>> START Dataset section
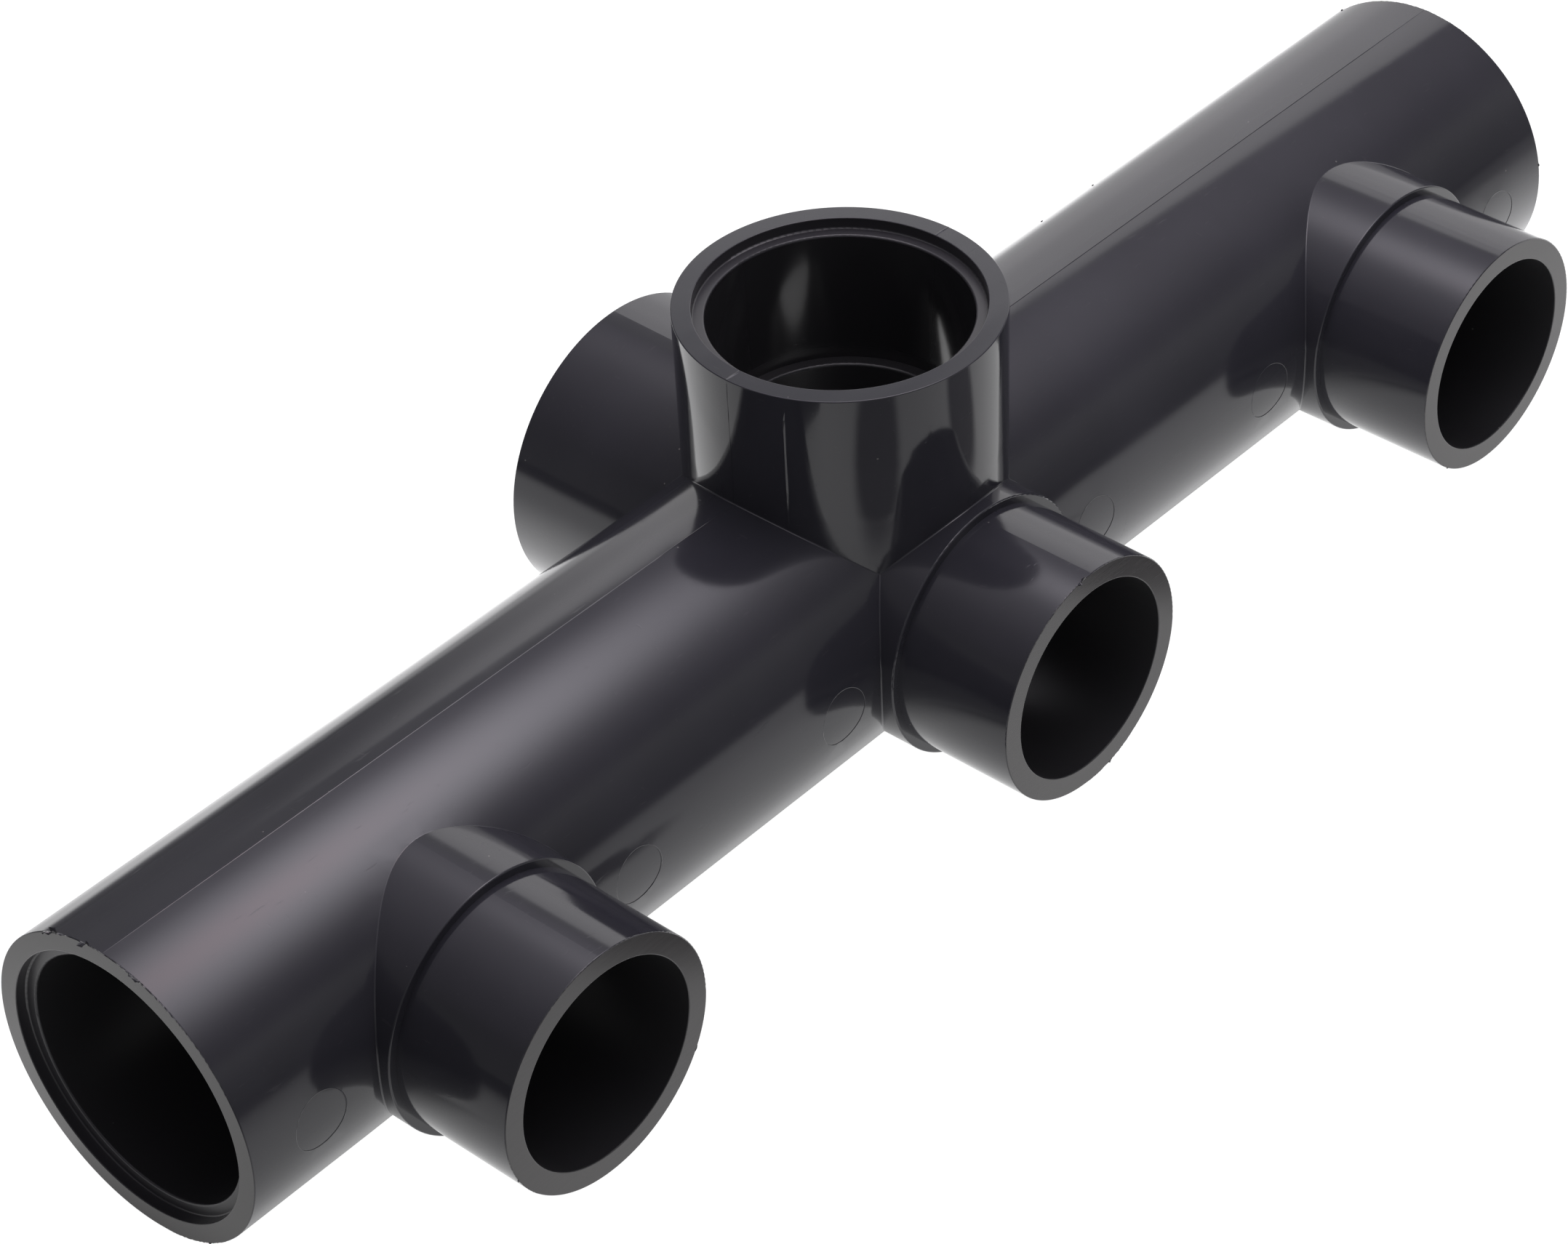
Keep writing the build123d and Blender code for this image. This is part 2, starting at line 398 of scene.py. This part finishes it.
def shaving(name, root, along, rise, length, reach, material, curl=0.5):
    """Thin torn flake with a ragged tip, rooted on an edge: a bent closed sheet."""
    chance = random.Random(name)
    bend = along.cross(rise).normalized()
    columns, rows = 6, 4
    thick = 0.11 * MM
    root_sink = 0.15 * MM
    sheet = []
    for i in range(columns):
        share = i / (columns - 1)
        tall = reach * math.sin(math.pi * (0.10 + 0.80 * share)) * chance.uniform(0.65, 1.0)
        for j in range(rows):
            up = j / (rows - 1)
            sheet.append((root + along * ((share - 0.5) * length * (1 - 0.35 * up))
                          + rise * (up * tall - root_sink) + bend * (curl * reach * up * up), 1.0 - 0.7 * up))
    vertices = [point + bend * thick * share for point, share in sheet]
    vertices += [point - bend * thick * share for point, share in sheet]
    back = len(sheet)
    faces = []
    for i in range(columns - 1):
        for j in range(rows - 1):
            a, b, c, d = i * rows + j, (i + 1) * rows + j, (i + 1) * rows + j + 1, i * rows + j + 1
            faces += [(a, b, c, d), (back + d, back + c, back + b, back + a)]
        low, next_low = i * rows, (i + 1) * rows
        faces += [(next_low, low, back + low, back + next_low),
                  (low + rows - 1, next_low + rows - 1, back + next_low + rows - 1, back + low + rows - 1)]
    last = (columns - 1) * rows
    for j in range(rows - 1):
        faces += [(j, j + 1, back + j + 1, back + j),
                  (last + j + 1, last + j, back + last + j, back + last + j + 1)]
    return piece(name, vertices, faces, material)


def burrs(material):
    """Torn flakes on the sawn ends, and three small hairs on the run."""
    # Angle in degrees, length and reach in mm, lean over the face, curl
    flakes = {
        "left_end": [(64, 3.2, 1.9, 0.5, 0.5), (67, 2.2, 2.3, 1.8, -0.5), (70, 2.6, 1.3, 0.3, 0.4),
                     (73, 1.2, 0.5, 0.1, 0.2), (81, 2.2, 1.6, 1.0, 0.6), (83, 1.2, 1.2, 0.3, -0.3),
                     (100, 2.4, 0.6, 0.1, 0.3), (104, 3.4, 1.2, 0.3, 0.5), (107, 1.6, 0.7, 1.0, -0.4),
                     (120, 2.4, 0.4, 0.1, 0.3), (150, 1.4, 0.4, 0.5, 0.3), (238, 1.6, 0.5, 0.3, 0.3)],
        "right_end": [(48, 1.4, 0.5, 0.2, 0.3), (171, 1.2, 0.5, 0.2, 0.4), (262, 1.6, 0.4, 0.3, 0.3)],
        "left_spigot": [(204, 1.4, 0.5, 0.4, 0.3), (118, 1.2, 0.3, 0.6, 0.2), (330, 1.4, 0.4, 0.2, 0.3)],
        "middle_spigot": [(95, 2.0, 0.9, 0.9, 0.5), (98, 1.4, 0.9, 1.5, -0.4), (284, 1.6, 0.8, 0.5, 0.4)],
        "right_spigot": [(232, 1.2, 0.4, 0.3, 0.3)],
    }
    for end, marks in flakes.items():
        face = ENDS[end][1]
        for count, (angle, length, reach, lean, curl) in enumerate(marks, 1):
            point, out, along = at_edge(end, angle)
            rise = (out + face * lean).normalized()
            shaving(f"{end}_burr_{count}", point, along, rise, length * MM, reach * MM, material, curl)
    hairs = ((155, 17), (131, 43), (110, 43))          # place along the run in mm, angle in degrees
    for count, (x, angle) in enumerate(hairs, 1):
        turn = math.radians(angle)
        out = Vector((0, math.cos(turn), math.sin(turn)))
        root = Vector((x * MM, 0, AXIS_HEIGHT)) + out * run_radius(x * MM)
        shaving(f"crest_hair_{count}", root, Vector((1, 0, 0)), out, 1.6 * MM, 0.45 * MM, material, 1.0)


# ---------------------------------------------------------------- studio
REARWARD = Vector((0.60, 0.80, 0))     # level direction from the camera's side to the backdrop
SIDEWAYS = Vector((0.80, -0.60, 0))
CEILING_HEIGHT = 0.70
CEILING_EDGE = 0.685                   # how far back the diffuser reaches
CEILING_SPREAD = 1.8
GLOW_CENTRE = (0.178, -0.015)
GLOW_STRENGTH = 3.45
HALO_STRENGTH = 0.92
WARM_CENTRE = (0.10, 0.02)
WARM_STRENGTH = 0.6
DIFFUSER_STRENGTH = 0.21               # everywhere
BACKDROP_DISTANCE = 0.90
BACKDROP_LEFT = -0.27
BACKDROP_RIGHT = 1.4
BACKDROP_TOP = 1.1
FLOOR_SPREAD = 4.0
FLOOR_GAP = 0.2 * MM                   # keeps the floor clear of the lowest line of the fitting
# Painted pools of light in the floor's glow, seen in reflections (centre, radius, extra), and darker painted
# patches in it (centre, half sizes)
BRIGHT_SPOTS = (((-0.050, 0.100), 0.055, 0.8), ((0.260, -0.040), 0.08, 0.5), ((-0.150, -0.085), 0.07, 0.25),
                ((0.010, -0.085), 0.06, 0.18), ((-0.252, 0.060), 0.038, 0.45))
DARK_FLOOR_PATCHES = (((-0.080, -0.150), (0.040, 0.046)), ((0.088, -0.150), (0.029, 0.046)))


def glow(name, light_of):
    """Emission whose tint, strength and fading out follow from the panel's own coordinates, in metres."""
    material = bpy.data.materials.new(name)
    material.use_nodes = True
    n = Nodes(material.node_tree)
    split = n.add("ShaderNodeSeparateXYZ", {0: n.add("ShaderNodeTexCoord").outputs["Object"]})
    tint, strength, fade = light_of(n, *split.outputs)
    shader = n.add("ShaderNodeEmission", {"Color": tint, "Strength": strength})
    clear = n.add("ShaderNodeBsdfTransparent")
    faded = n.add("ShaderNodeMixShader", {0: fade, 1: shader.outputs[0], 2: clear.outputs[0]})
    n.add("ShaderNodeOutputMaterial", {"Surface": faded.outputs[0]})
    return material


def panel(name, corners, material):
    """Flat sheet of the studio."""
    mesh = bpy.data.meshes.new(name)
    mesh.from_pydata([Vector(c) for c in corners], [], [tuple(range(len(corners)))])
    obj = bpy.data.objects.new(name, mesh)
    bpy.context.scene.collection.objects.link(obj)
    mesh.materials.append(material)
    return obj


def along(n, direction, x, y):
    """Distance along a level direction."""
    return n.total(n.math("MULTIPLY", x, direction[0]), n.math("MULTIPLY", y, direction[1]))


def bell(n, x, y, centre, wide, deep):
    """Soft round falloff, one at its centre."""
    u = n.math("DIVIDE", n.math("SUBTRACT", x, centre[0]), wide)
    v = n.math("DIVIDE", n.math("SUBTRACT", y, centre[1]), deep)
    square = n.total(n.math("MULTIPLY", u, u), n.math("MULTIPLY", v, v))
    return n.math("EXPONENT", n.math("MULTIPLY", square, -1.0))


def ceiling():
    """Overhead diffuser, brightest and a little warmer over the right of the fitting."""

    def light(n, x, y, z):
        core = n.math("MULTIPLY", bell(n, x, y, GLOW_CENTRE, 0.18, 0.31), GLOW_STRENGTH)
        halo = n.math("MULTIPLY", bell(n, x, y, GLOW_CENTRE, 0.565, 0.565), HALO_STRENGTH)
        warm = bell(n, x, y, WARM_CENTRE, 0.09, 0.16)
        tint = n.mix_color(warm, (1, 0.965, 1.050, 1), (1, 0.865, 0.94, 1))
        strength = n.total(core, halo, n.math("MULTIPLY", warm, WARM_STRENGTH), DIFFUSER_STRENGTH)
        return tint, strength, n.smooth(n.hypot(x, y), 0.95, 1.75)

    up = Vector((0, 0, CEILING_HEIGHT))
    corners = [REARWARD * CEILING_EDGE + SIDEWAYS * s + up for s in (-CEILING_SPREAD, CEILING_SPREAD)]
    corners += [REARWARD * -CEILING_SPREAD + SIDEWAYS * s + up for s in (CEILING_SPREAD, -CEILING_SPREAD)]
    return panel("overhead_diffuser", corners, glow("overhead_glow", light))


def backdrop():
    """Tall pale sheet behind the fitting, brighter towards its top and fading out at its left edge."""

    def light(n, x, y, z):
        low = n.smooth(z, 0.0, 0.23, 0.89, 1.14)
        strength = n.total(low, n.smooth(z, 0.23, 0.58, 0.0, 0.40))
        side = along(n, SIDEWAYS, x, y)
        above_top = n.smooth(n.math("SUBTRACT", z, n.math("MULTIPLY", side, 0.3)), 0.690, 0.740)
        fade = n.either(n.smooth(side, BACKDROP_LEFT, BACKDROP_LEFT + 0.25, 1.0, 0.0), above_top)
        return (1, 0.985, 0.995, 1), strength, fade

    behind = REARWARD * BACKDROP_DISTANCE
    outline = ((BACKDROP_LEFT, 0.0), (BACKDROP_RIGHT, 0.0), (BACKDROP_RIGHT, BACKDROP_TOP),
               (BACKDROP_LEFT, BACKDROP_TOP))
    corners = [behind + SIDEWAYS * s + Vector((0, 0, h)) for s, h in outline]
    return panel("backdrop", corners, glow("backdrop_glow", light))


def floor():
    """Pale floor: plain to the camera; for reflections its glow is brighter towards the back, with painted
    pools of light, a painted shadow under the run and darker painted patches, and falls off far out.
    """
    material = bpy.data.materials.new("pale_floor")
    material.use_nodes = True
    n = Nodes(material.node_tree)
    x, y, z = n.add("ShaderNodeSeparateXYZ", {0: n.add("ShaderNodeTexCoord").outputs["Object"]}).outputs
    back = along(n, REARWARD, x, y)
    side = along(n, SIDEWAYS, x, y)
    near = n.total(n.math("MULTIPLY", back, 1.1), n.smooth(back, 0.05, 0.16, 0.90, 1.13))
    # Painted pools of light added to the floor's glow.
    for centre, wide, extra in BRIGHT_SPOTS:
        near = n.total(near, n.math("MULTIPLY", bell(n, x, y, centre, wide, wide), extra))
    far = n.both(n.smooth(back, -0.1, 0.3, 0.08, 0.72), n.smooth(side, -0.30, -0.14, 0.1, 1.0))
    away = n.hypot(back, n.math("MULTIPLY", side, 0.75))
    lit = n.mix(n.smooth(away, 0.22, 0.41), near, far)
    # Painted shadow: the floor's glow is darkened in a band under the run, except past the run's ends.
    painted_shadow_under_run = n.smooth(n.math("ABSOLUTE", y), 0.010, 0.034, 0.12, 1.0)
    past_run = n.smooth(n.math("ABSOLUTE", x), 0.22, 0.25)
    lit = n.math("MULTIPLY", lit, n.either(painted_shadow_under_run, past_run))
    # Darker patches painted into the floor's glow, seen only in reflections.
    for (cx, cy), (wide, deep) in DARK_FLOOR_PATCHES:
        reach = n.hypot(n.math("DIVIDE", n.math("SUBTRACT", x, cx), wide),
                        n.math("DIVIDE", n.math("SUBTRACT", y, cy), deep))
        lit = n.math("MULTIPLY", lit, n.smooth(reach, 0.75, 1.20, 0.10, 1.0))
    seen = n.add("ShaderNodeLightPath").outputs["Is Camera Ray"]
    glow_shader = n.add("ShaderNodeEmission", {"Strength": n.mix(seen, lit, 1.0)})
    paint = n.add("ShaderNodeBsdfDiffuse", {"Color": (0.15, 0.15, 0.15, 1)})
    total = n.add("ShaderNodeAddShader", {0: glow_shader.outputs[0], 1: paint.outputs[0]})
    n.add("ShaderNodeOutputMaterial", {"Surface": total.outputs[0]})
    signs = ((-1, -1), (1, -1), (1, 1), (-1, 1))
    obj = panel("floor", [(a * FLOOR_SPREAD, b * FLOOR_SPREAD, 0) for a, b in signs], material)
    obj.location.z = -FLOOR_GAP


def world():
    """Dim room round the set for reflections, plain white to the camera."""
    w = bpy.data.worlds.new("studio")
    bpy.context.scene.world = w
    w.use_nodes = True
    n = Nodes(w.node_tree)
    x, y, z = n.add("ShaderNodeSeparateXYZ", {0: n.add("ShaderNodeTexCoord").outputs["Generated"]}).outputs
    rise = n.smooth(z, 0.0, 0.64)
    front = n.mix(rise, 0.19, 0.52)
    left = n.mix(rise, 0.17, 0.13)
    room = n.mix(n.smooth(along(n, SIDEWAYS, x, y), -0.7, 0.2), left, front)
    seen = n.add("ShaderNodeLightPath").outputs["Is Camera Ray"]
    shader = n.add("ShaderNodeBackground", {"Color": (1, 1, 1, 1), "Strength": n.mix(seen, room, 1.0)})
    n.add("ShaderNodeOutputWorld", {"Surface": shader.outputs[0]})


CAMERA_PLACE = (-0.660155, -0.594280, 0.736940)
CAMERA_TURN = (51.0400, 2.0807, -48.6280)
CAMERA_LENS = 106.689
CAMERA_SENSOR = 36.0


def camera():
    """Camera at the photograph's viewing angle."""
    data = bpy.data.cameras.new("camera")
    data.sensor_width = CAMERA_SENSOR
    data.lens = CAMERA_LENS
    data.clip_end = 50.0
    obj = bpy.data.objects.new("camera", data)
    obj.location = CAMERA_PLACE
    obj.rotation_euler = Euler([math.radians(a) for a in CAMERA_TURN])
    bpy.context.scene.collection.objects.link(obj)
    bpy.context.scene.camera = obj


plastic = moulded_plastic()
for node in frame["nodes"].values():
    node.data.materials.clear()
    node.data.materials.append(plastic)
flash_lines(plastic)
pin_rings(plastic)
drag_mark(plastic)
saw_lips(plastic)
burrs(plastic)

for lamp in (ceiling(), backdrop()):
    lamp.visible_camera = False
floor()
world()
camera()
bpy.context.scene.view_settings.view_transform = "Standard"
>> END Dataset section
■ **Goal**: Using the data above, restate word for word the lines from its opening line through the line that contains "return piece(name, vertices, faces, material)", and no more.

■ **Worked answer**:
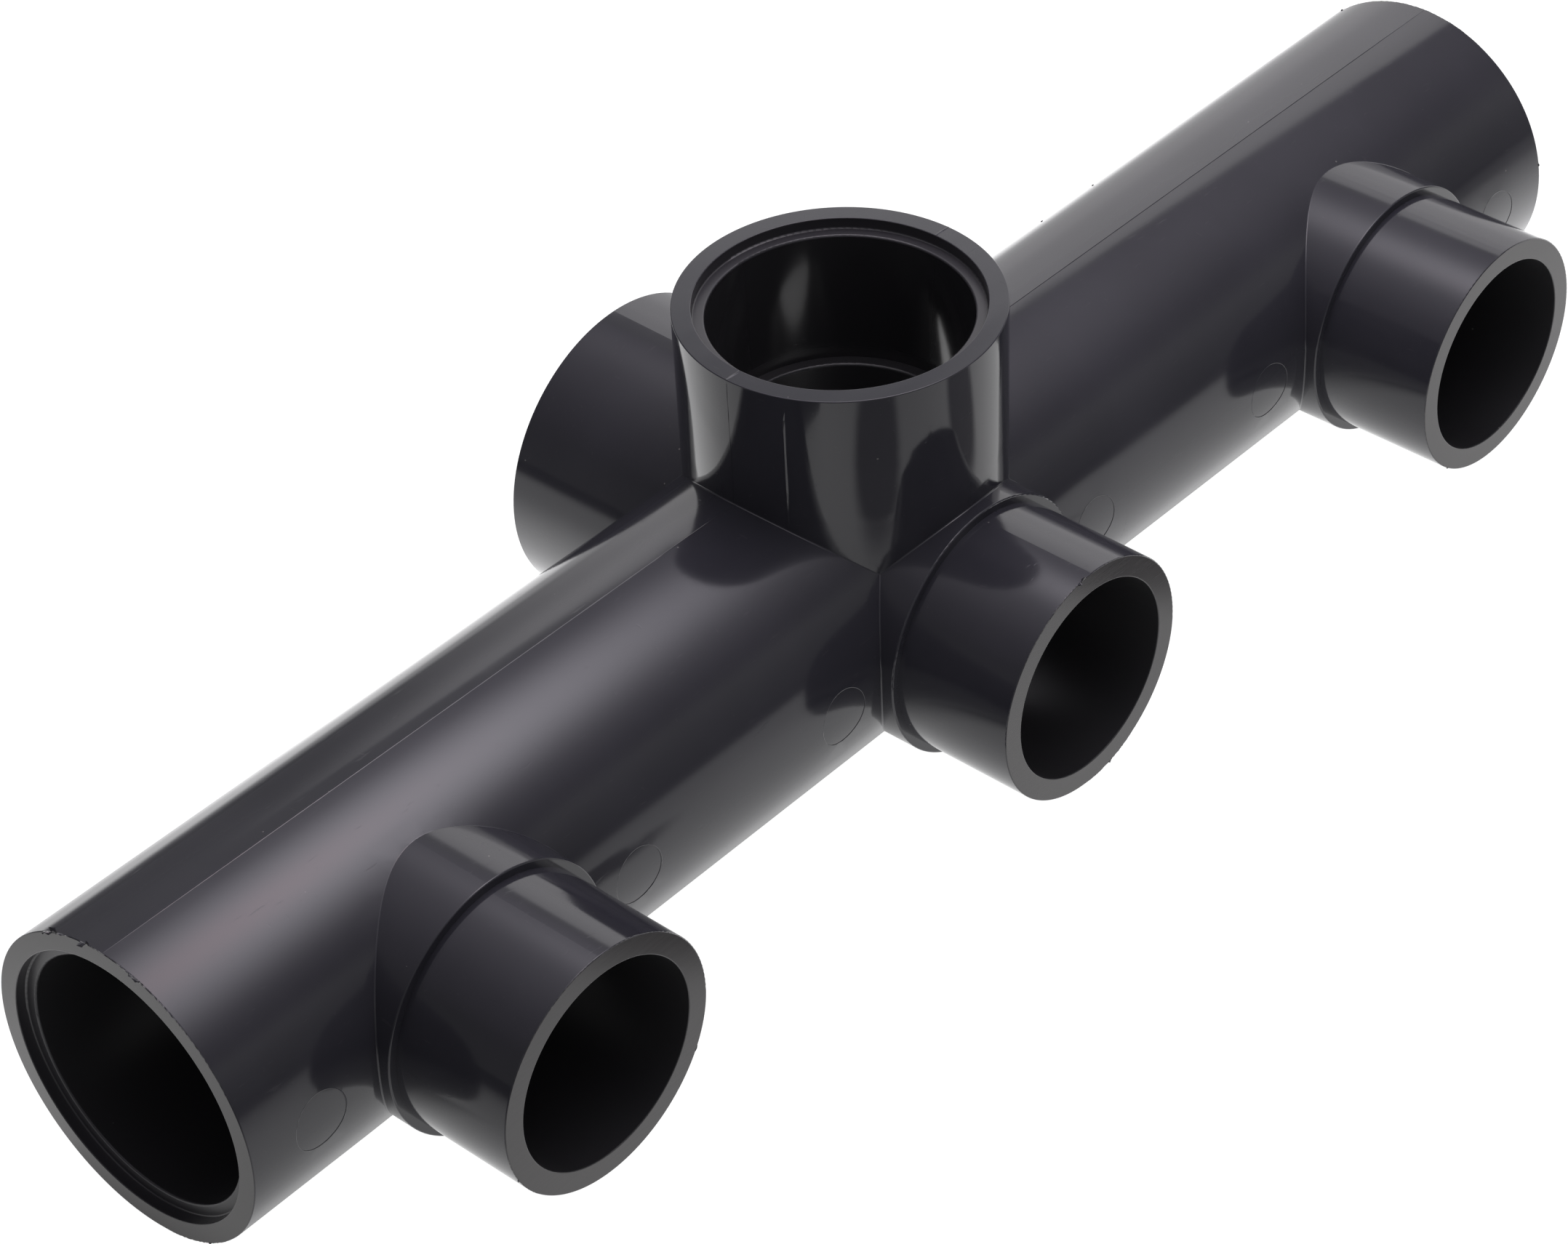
Keep writing the build123d and Blender code for this image. This is part 2, starting at line 398 of scene.py. This part finishes it.
def shaving(name, root, along, rise, length, reach, material, curl=0.5):
    """Thin torn flake with a ragged tip, rooted on an edge: a bent closed sheet."""
    chance = random.Random(name)
    bend = along.cross(rise).normalized()
    columns, rows = 6, 4
    thick = 0.11 * MM
    root_sink = 0.15 * MM
    sheet = []
    for i in range(columns):
        share = i / (columns - 1)
        tall = reach * math.sin(math.pi * (0.10 + 0.80 * share)) * chance.uniform(0.65, 1.0)
        for j in range(rows):
            up = j / (rows - 1)
            sheet.append((root + along * ((share - 0.5) * length * (1 - 0.35 * up))
                          + rise * (up * tall - root_sink) + bend * (curl * reach * up * up), 1.0 - 0.7 * up))
    vertices = [point + bend * thick * share for point, share in sheet]
    vertices += [point - bend * thick * share for point, share in sheet]
    back = len(sheet)
    faces = []
    for i in range(columns - 1):
        for j in range(rows - 1):
            a, b, c, d = i * rows + j, (i + 1) * rows + j, (i + 1) * rows + j + 1, i * rows + j + 1
            faces += [(a, b, c, d), (back + d, back + c, back + b, back + a)]
        low, next_low = i * rows, (i + 1) * rows
        faces += [(next_low, low, back + low, back + next_low),
                  (low + rows - 1, next_low + rows - 1, back + next_low + rows - 1, back + low + rows - 1)]
    last = (columns - 1) * rows
    for j in range(rows - 1):
        faces += [(j, j + 1, back + j + 1, back + j),
                  (last + j + 1, last + j, back + last + j, back + last + j + 1)]
    return piece(name, vertices, faces, material)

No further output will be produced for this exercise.